Zoekt u de zon op buiten de Europa of gaat u skiën in de Zwitserse bergen, dan ziet het verhaal er meteen helemaal anders uit. Euro 's meenemen heeft dan geen zin. Dus geld wisselen blijft de boodschap. Uiteraard kan u dat al doen voor uw vertrek. Tenminste, wanneer u naar een land gaat waarvan de munt hier verkrijgbaar is. Koopt u op voorhand vreemde valuta aan bij de bank, dan betaalt u daarvoor natuurlijk wel een commissie.

Maar ook op uw vakantiebestemming kan u aan geld geraken. Gaat u naar een land waar voldoende bankautomaten of biljettenverdelers voorhanden zijn, dan heeft u dezelfde mogelijkheden als binnen de monetaire unie. U kan dan betalen met uw betaal- of kredietkaart of deze kaarten gebruiken voor de opname van baar geld. Vermits de transactiekosten dan verhoogd worden met een wisselprovisie, gaat de kostprijs hierdoor wel omhoog. Maar de volgorde blijft gelijk: betalen met een kredietkaart is het goedkoopst. Daarna komen de betalingen met een betaalkaart met het Maestro-logo. Dan komen de geldopnames aan een biljettenverdeler met uw betaal- of kredietkaart. En het duurst zijn geldopnames met uw kredietkaart aan een bankloket.

Gaat u naar een land waar banken en bankautomaten veeleer een rariteit zijn, dan moet u het anders aanpakken. Een pakketje eurobankbiljetten meenemen en die op uw bestemming omwisselen voor lokale munt is een eerste mogelijkheid. En wellicht ook de goedkoopste. U kunt natuurlijk ook dollars kopen. Maar daarmee drijft u de kosten alleen maar op. Bij de aankoop van dollars betaalt u immers wisselkosten. En dollars zijn niet beter dan euro 's.

Cash geld meenemen kan dan erg eenvoudig en goedkoop zijn, het is spijtig genoeg niet de veiligste manier. Met reischeques bent u beter af. Bij verlies of diefstal worden ze immers binnen de kortste keren gratis vervangen. Maar ze zijn wel duurder. Bij de aanmaak betaalt u een aanmaakprovisie van 1 à 2 procent, eventueel te verhogen met een vast recht. En bij de opname van het geld op reis, betaalt u voor een tweede maal kosten. Hoe hoog die liggen, hangt af van de bank waar u de reischeques int en valt moeilijk op voorhand te ramen. Heeft u na uw reis nog traveller cheques over, dan dient u ze terug in te wisselen bij uw bank, en worden vaak nog eens kosten aangerekend. Alles bij elkaar zijn traveller cheques dus een vrij dure aangelegenheid. Maar bezoekt u exotische oorden waar u niets heeft aan een betaalkaart, dan kunnen ze toch wel eens nuttig zijn.
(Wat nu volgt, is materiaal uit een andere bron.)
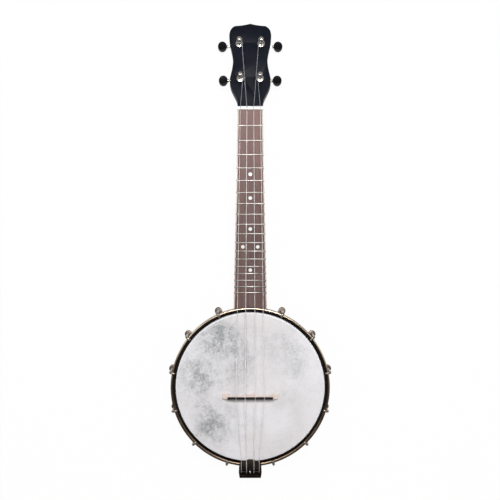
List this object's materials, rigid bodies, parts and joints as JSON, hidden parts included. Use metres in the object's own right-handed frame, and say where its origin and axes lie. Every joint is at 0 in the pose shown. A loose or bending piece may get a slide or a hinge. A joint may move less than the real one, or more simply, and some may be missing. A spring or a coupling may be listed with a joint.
{
  "type": "banjo ukulele",
  "caption": "Banjo ukulele: round skin-headed pot with tension hooks, fretted neck, headstock with geared tuners, bridge, tailpiece and strings.",
  "frame": {"origin": "centre of the bounding box on the plane that the rim's back edge rests on", "axes": "+Z out of the head, +Y along the neck towards the headstock, +X to the right seen from the front with the headstock up"},
  "size_m": [0.2268, 0.6248, 0.0746],
  "materials": {
    "pot_wood": "satin black lacquer outside and on the back edge, bare maple inside",
    "bell_brass": "plain turned brass",
    "head": "pale mottled drum head",
    "aged_bronze": "antique bronze plating, rubbed lighter on edges",
    "steel": "plain steel",
    "neck_lacquer": "satin black lacquer on wood",
    "fretboard_wood": "oiled brown wood, open grain",
    "binding": "cream binding, polished",
    "nickel": "bright nickel plating",
    "pearl": "pearl",
    "marker_dots": "black dots on the cream edge",
    "bone": "polished bone",
    "maple": "sanded maple",
    "ebony": "polished dark wood",
    "knob_black": "black, polished",
    "nylon": "clear nylon"
  },
  "bodies": {
    "instrument": {"bracket_shoes": "aged_bronze", "bridge_body": "maple", "bridge_cap": "ebony", "coordinator_rod": "steel", "flesh_hoop": "aged_bronze", "fret_markers": "pearl", "fretboard": "fretboard_wood", "fretboard_binding": "binding", "frets": "nickel", "head_skin": "head", "headstock_veneer": "neck_lacquer", "neck": "neck_lacquer", "neck_hanger_bolt": "steel", "rim": "pot_wood", "rod_nuts": "steel", "rod_washers": "steel", "shoe_bolts": "steel", "side_markers": "marker_dots", "string_a": "nylon", "string_c": "nylon", "string_e": "nylon", "string_g": "nylon", "string_nut": "bone", "tail_bolt": "steel", "tailpiece_bar": "aged_bronze", "tailpiece_bracket": "aged_bronze", "tailpiece_hook": "aged_bronze", "tailpiece_nut": "aged_bronze", "tailpiece_plate": "aged_bronze", "tension_hooks": "aged_bronze", "tension_hoop": "aged_bronze", "tone_ring": "bell_brass", "tuner_bushings": "nickel", "tuner_housings": "nickel", "tuner_screws": "nickel", "tuner_washers": "nickel"},
    "post_upper_left": {"string_post_upper_left": "nickel"},
    "knob_upper_left": {"worm_shaft_upper_left": "nickel", "tuner_knob_upper_left": "knob_black"},
    "post_upper_right": {"string_post_upper_right": "nickel"},
    "knob_upper_right": {"worm_shaft_upper_right": "nickel", "tuner_knob_upper_right": "knob_black"},
    "post_lower_left": {"string_post_lower_left": "nickel"},
    "knob_lower_left": {"worm_shaft_lower_left": "nickel", "tuner_knob_lower_left": "knob_black"},
    "post_lower_right": {"string_post_lower_right": "nickel"},
    "knob_lower_right": {"worm_shaft_lower_right": "nickel", "tuner_knob_lower_right": "knob_black"},
    "nut_01": {"hook_nut_01": "aged_bronze"},
    "nut_02": {"hook_nut_02": "aged_bronze"},
    "nut_03": {"hook_nut_03": "aged_bronze"},
    "nut_04": {"hook_nut_04": "aged_bronze"},
    "nut_05": {"hook_nut_05": "aged_bronze"},
    "nut_06": {"hook_nut_06": "aged_bronze"},
    "nut_07": {"hook_nut_07": "aged_bronze"},
    "nut_08": {"hook_nut_08": "aged_bronze"},
    "nut_09": {"hook_nut_09": "aged_bronze"},
    "nut_10": {"hook_nut_10": "aged_bronze"},
    "nut_11": {"hook_nut_11": "aged_bronze"},
    "nut_12": {"hook_nut_12": "aged_bronze"}
  },
  "joints": [
    {"name": "post_turn_upper_left", "type": "hinge", "parent": "instrument", "child": "post_upper_left", "pos_m": [-0.0151, 0.28336, 0.03083], "axis": [0, 0.2284, 0.9736], "continuous": true},
    {"name": "knob_turn_upper_left", "type": "hinge", "parent": "instrument", "child": "knob_upper_left", "pos_m": [-0.0151, 0.28341, 0.01001], "axis": [-1, 0, 0], "continuous": true},
    {"name": "post_turn_upper_right", "type": "hinge", "parent": "instrument", "child": "post_upper_right", "pos_m": [0.0151, 0.28336, 0.03083], "axis": [0, 0.2284, 0.9736], "continuous": true},
    {"name": "knob_turn_upper_right", "type": "hinge", "parent": "instrument", "child": "knob_upper_right", "pos_m": [0.0151, 0.28341, 0.01001], "axis": [1, 0, 0], "continuous": true},
    {"name": "post_turn_lower_left", "type": "hinge", "parent": "instrument", "child": "post_lower_left", "pos_m": [-0.0135, 0.23342, 0.04254], "axis": [0, 0.2284, 0.9736], "continuous": true},
    {"name": "knob_turn_lower_left", "type": "hinge", "parent": "instrument", "child": "knob_lower_left", "pos_m": [-0.0135, 0.23347, 0.02173], "axis": [-1, 0, 0], "continuous": true},
    {"name": "post_turn_lower_right", "type": "hinge", "parent": "instrument", "child": "post_lower_right", "pos_m": [0.0135, 0.23342, 0.04254], "axis": [0, 0.2284, 0.9736], "continuous": true},
    {"name": "knob_turn_lower_right", "type": "hinge", "parent": "instrument", "child": "knob_lower_right", "pos_m": [0.0135, 0.23347, 0.02173], "axis": [1, 0, 0], "continuous": true},
    {"name": "nut_turn_01", "type": "hinge", "parent": "instrument", "child": "nut_01", "pos_m": [0.04453, -0.08691, 0.015], "axis": [0, 0, 1], "continuous": true},
    {"name": "nut_turn_02", "type": "hinge", "parent": "instrument", "child": "nut_02", "pos_m": [0.08655, -0.11942, 0.015], "axis": [0, 0, 1], "continuous": true},
    {"name": "nut_turn_03", "type": "hinge", "parent": "instrument", "child": "nut_03", "pos_m": [0.10851, -0.16781, 0.015], "axis": [0, 0, 1], "continuous": true},
    {"name": "nut_turn_04", "type": "hinge", "parent": "instrument", "child": "nut_04", "pos_m": [0.10531, -0.22084, 0.015], "axis": [0, 0, 1], "continuous": true},
    {"name": "nut_turn_05", "type": "hinge", "parent": "instrument", "child": "nut_05", "pos_m": [0.0777, -0.26623, 0.015], "axis": [0, 0, 1], "continuous": true},
    {"name": "nut_turn_06", "type": "hinge", "parent": "instrument", "child": "nut_06", "pos_m": [0.03208, -0.29346, 0.015], "axis": [0, 0, 1], "continuous": true},
    {"name": "nut_turn_07", "type": "hinge", "parent": "instrument", "child": "nut_07", "pos_m": [-0.04453, -0.08691, 0.015], "axis": [0, 0, 1], "continuous": true},
    {"name": "nut_turn_08", "type": "hinge", "parent": "instrument", "child": "nut_08", "pos_m": [-0.08655, -0.11942, 0.015], "axis": [0, 0, 1], "continuous": true},
    {"name": "nut_turn_09", "type": "hinge", "parent": "instrument", "child": "nut_09", "pos_m": [-0.10851, -0.16781, 0.015], "axis": [0, 0, 1], "continuous": true},
    {"name": "nut_turn_10", "type": "hinge", "parent": "instrument", "child": "nut_10", "pos_m": [-0.10531, -0.22084, 0.015], "axis": [0, 0, 1], "continuous": true},
    {"name": "nut_turn_11", "type": "hinge", "parent": "instrument", "child": "nut_11", "pos_m": [-0.0777, -0.26623, 0.015], "axis": [0, 0, 1], "continuous": true},
    {"name": "nut_turn_12", "type": "hinge", "parent": "instrument", "child": "nut_12", "pos_m": [-0.03208, -0.29346, 0.015], "axis": [0, 0, 1], "continuous": true}
  ],
  "couplings": [
    {"joint": "post_turn_upper_left", "follows": "knob_turn_upper_left", "ratio": -0.071429},
    {"joint": "post_turn_upper_right", "follows": "knob_turn_upper_right", "ratio": 0.071429},
    {"joint": "post_turn_lower_left", "follows": "knob_turn_lower_left", "ratio": -0.071429},
    {"joint": "post_turn_lower_right", "follows": "knob_turn_lower_right", "ratio": 0.071429}
  ]
}
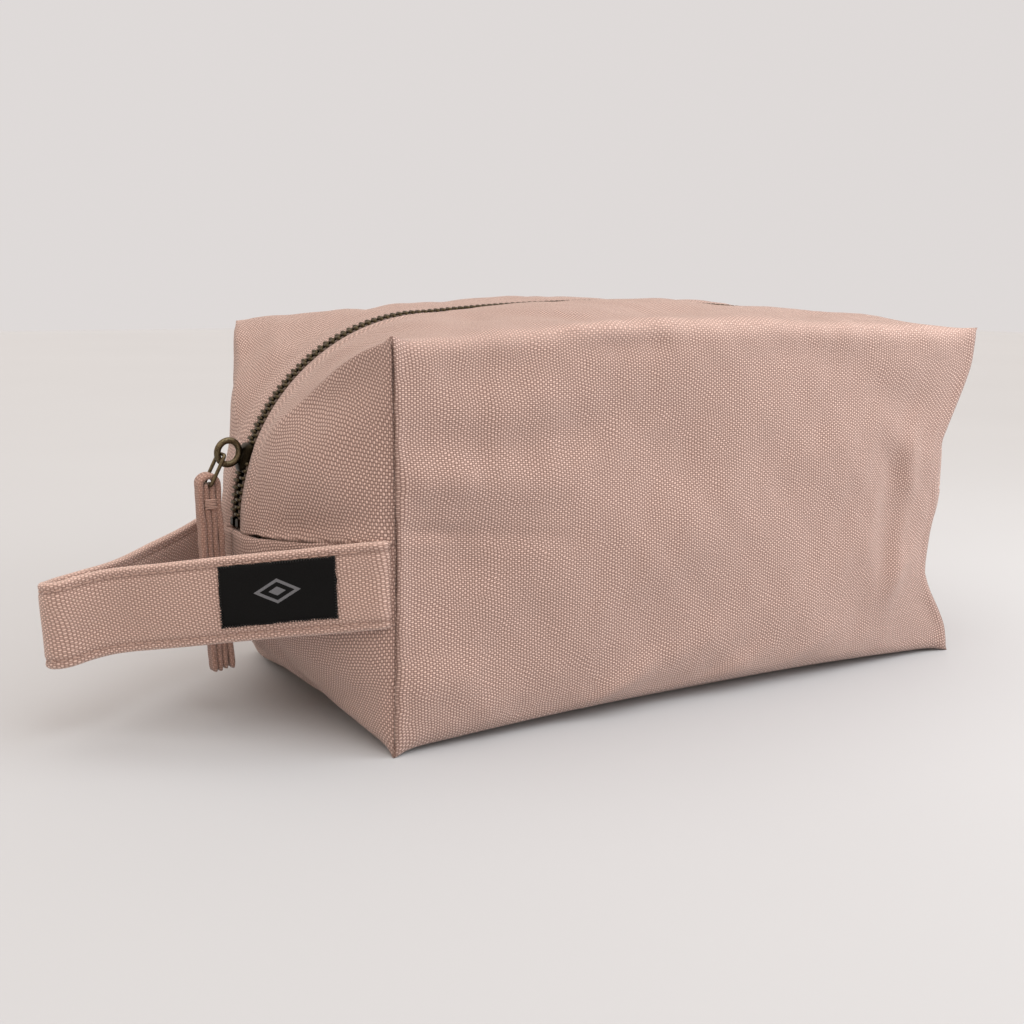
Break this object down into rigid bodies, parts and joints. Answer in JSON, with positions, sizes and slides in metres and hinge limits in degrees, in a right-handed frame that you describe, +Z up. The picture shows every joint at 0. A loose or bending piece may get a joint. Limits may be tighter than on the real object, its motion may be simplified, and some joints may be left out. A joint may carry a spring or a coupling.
{
  "type": "toiletry bag",
  "caption": "Boxy canvas toiletry pouch with a metal zip over the top, boxed ends, a canvas zip pull and a folded strap handle.",
  "frame": {"origin": "centre of the bag's footprint on the surface it stands on", "axes": "+X along the bag away from the handle end, +Y from front to back, +Z up"},
  "size_m": [0.3586, 0.1334, 0.1365],
  "materials": {
    "canvas": "heavy plain-weave cotton canvas, dusty pink",
    "zip_tape": "woven zip tape",
    "binding": "cotton binding tape",
    "thread": "sewing thread",
    "label": "black woven label",
    "antique_brass": "antique, darkened"
  },
  "bodies": {
    "bag": {"back_panel": "canvas", "bottom_binding": "binding", "corner_binding_left_back": "binding", "corner_binding_left_front": "binding", "corner_binding_right_back": "binding", "corner_binding_right_front": "binding", "end_binding_left": "binding", "end_binding_right": "binding", "front_panel": "canvas", "handle_end_back": "canvas", "handle_end_front": "canvas", "zip_bottom_stop": "antique_brass", "zip_tape_back": "zip_tape", "zip_tape_front": "zip_tape", "zip_teeth_back": "antique_brass", "zip_teeth_front": "antique_brass", "zip_top_stops": "antique_brass"},
    "slider": {"slider_body": "antique_brass", "slider_bail": "antique_brass"},
    "link": {"pull_link": "antique_brass"},
    "tab": {"pull_tab": "canvas", "tab_bar_tack": "thread"},
    "handle": {"handle_strap": "canvas", "handle_label": "label"}
  },
  "joints": [
    {"name": "slider_travel", "type": "hinge", "parent": "bag", "child": "slider", "pos_m": [-0.077, 0, 0.062], "axis": [0, 1, 0], "range_deg": [-6, 70], "deforming": ["zip_teeth_front", "zip_teeth_back"]},
    {"name": "link_swing", "type": "hinge", "parent": "slider", "child": "link", "pos_m": [-0.1507, 0, 0.0869], "axis": [0, 1, 0], "range_deg": [0, 20]},
    {"name": "tab_swing", "type": "hinge", "parent": "link", "child": "tab", "pos_m": [-0.1556, 0, 0.0773], "axis": [0, 1, 0], "range_deg": [-8, 20]},
    {"name": "handle_flex", "type": "hinge", "parent": "bag", "child": "handle", "pos_m": [-0.1306, 0, 0.0497], "axis": [0, 1, 0], "range_deg": [-10, 25], "stiffness_Nm_per_rad": 0.1, "springref_deg": 2.86}
  ]
}
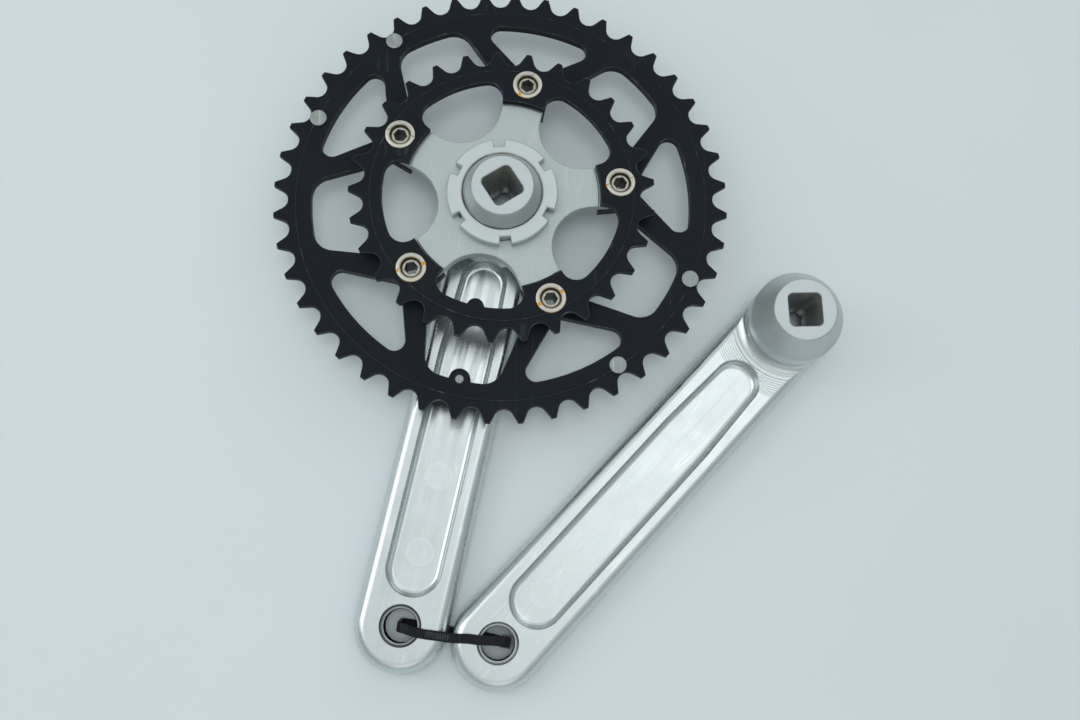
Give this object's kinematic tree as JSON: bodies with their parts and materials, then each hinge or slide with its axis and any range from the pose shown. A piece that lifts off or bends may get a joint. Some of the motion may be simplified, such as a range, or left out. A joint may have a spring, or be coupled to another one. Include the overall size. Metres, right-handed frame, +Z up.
{
  "type": "bicycle crankset",
  "caption": "Square taper bicycle crankset lying outer face down: double chainrings on a bolted spider and lockring, with a loose left crank arm tied to the right one through the pedal holes.",
  "frame": {"origin": "middle of the whole crankset's footprint, on the surface it lies on", "axes": "+Z up, along the spindle axis from the arms' outer faces to the bosses' ends; +Y from the pedal holes towards the chainrings, about along the right arm; +X towards the left arm"},
  "size_m": [0.225, 0.2808, 0.0373],
  "materials": {
    "arm_alloy": "forged and machined aluminium, satin polished, with fine brushing and small scratches",
    "spider_alloy": "matte bead-blasted aluminium, pale grey with a slight green cast",
    "lockring_alloy": "fine matte turned aluminium",
    "black_anodised": "black anodised aluminium, satin, with light scratches and turned facing marks",
    "nickel_steel": "warm nickel-plated steel with traces of rust in the slots",
    "pin_steel": "plain grey turned steel",
    "black_nylon": "black moulded nylon, satin"
  },
  "bodies": {
    "drive_side": {"right_crank_arm": "arm_alloy", "spider": "spider_alloy", "lockring": "lockring_alloy", "outer_chainring": "black_anodised", "inner_chainring": "black_anodised", "chainring_bolt_1": "nickel_steel", "chainring_bolt_2": "nickel_steel", "chainring_bolt_3": "nickel_steel", "chainring_bolt_4": "nickel_steel", "chainring_bolt_5": "nickel_steel", "chainring_nut_1": "nickel_steel", "chainring_nut_2": "nickel_steel", "chainring_nut_3": "nickel_steel", "chainring_nut_4": "nickel_steel", "chainring_nut_5": "nickel_steel", "shift_pin_1": "pin_steel", "shift_pin_2": "pin_steel", "shift_pin_3": "pin_steel", "shift_pin_4": "pin_steel", "chain_drop_pin": "pin_steel"},
    "cable_tie": {"cable_tie": "black_nylon"},
    "left_arm": {"left_crank_arm": "arm_alloy"}
  },
  "joints": [
    {"name": "tie_swing", "type": "hinge", "parent": "drive_side", "child": "cable_tie", "pos_m": [-0.0565, -0.11674, 0.0078], "axis": [0, 0, 1], "range_deg": [-60, 1]},
    {"name": "left_arm_swing", "type": "hinge", "parent": "cable_tie", "child": "left_arm", "pos_m": [-0.01988, -0.12273, 0.0078], "axis": [0, 0, 1], "range_deg": [-150, 3]}
  ]
}
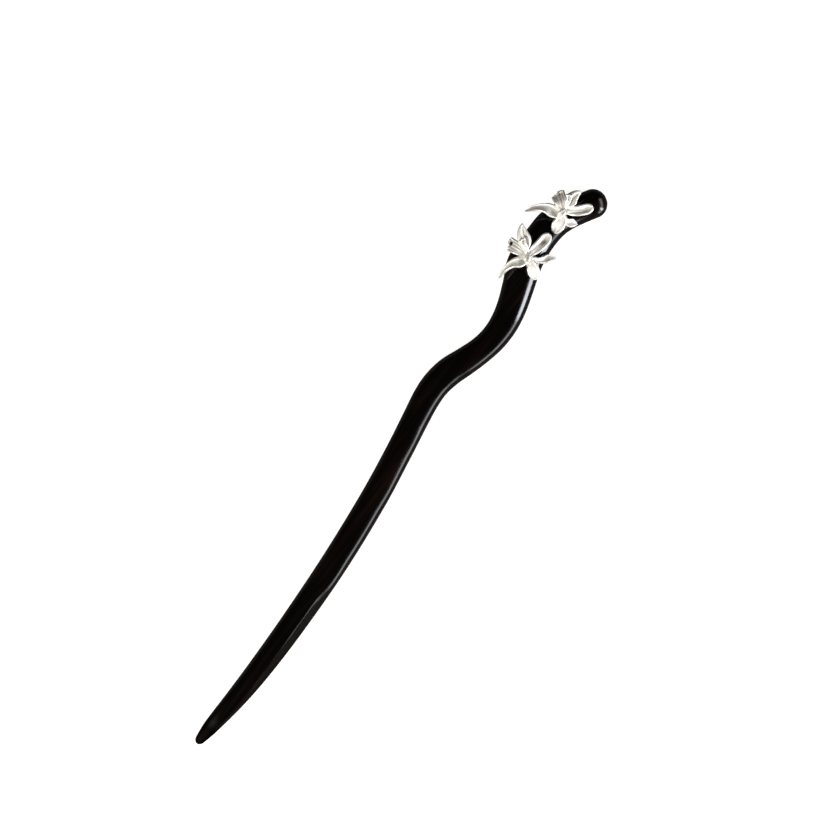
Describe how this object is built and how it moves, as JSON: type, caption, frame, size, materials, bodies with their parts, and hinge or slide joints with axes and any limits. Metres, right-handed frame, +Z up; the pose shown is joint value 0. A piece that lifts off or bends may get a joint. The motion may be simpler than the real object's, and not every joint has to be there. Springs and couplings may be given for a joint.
{
  "type": "hair stick",
  "caption": "Carved dark wood hair stick with a pointed tip, an S-bend and a rounded head that carries cast silver flowers. It is pushed through a bun to hold it.",
  "frame": {"origin": "on the surface that it lies on, under the middle of the whole piece's box", "axes": "+X from the tip to the head along the stick, +Y to the left as seen from above with the flowers up, +Z up"},
  "size_m": [0.1816, 0.0208, 0.0117],
  "materials": {
    "ebony": "oiled and polished",
    "silver": "cast silver, satin with polished edges"
  },
  "bodies": {
    "root": {"stick": "ebony", "lower_flower": "silver", "upper_flower": "silver"}
  },
  "joints": []
}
En daarmee hebben we de meeste mogelijkheden gehad om aan geld te komen op reis. Blijft u binnen de eurozone, dan wordt het vanaf volgend jaar allemaal een stuk eenvoudiger. Maar goedkoper spijtig genoeg nog niet. Buitenlandse euro's blijven voorlopig nog een stuk duurder dan Belgische.